Mon Fils, vous trouverez ci-joint une lettre d'OEdenburg; vous y verrez que le général Chasteler paraissait se diriger sur Stein am Anger. Le général Gyulai était sur Graz ; Marmont a dû l'attaquer hier. Je vous ai déjà mandé qu'il fallait faire un fort détachement de cavalerie, d'infanterie et d'artillerie sur les derrières de Chasteler; il est impossible que ce détachement ne prenne pas quelque chose. Il ne m'est pas possible de faire le mouvement que je médite, si l'on n'a éloigné l'ennemi de ce côté.


Schönbrunn, 28 juin 1809.

A Eugène Napoléon, vice-roi d’Italie, à Raab

Mon Fils, je vous envoie une lettre du général Chasteler et des renseignements sur sa marche. Je ne sais pas où est Marulaz. Il est impossible que vous n’ayez pas de votre côté des renseignements.
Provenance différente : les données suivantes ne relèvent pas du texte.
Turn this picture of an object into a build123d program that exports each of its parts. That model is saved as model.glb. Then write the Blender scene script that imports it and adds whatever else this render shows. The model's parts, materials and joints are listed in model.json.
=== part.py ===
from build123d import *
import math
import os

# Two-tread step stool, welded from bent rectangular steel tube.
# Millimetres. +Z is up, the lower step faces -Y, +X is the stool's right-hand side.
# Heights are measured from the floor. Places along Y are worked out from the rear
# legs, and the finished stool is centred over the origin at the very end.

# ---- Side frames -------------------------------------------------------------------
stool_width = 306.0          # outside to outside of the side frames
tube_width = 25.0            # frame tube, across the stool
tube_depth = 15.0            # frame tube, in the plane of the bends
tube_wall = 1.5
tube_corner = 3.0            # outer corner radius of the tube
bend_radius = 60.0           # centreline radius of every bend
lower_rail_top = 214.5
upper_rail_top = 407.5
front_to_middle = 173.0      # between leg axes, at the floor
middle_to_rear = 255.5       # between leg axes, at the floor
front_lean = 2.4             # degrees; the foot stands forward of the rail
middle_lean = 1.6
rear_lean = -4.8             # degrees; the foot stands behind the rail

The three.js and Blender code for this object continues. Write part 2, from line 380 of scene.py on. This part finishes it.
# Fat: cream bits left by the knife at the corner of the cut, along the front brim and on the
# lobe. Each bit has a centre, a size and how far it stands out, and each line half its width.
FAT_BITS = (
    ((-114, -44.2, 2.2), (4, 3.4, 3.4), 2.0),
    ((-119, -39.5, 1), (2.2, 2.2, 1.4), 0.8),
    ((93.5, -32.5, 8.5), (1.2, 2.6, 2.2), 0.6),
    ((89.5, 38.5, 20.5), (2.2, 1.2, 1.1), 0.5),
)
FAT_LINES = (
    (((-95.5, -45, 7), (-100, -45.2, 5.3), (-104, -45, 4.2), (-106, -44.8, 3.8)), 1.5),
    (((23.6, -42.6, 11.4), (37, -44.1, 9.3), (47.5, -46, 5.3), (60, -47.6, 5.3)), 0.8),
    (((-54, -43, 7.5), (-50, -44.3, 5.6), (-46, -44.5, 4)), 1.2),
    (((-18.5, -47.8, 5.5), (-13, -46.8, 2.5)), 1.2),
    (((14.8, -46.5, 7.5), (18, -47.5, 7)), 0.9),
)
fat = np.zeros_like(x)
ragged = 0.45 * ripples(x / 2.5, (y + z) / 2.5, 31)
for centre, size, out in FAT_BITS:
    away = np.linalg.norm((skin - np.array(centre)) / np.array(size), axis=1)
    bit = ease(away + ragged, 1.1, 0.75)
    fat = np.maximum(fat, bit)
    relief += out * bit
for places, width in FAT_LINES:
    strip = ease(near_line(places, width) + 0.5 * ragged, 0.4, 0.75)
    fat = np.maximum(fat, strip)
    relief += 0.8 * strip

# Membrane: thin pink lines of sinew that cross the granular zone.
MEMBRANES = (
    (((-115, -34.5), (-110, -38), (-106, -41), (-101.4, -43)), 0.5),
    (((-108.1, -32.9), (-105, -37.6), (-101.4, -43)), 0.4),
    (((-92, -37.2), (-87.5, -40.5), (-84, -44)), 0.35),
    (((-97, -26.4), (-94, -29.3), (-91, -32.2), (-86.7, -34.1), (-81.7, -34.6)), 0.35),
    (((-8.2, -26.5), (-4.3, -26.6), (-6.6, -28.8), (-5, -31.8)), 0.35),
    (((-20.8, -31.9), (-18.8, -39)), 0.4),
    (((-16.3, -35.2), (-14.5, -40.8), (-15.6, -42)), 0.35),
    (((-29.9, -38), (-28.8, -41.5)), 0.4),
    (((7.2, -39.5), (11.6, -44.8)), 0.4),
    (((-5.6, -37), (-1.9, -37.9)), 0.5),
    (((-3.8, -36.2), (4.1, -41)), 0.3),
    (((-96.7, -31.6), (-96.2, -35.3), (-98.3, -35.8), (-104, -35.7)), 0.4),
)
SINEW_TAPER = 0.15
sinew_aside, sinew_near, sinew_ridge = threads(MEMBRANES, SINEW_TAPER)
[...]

Ce serait un grand bonheur si l’on pouvait tomber sur Chasteler : il ne doit pas être en force, car Marmont et Broussier me mandent que, le 25, ils marchaient contre Giulay, qui était entre Graz et Wildon. Il est bien important da prendre Chasteler, ou de l’obliger à prendre promptement un parti sur sa droite ou sur sa gauche. S’il ne se dirige pas sur Pest, c’est qu’il hésite s’il ne passera pas à Komorn. Envoyez Macdonald manoeuvrer sur lui; il ne s’engagera pas s’il apprend qu’il s’est décidé à  gagner Pest.

 

(Eugène)


Schönbrunn, 28 juin 1809.

A Eugène Napoléon, vice-roi d’Italie, à Raab

Mon Fils, il est bien nécessaire que vous réitériez l’ordre que tous les hommes sans chevaux, et les chevaux éclopés, que vous avez laissé dans des petits dépôts de cavalerie du côté de Raab, dans la Carinthie, et jusqu’à Osopo, se rendent à Schönbrunn, où ils feront partie du dépôt de cavalerie qui y est établi sous les ordres du général Bron.

 

(Eugène)

 


Schönbrunn, 28 juin 1809.

A Eugène Napoléon, vice-roi d’Italie, à Raab

Mon Fils, j’ai ici 800 hommes de cavalerie 1égere à pied. On m’assure qu’il serait facile de se procurer en peu de temps, où vous êtes, 800 petits chevaux qui paissent dans des îles, mêlés avec des boeufs à demi sauvages, et que, si on voulait les payer, on les aurait à 100 ou 150 florins la pièce. Je suppose que vos régiments de cavalerie se seront procurés des chevaux. Répondez-moi sur ces 800 chevaux; si vous pouvez les trouver, j’enverrai des hommes pour les prendre.

 

(Eugène)


Schönbrunn, 28 juin 1809, onze heures du matin

A Eugène Napoléon, vice-roi d’Italie, à Raab

Mon Fils, je reçois vos deux lettres du 27 à midi et à six heures du soir. Les caisses n'ont été saisies ni à Graz, ni à Klagenfurt, ni nulle part; il y avait plusieurs millions dans les caisses de ces villes.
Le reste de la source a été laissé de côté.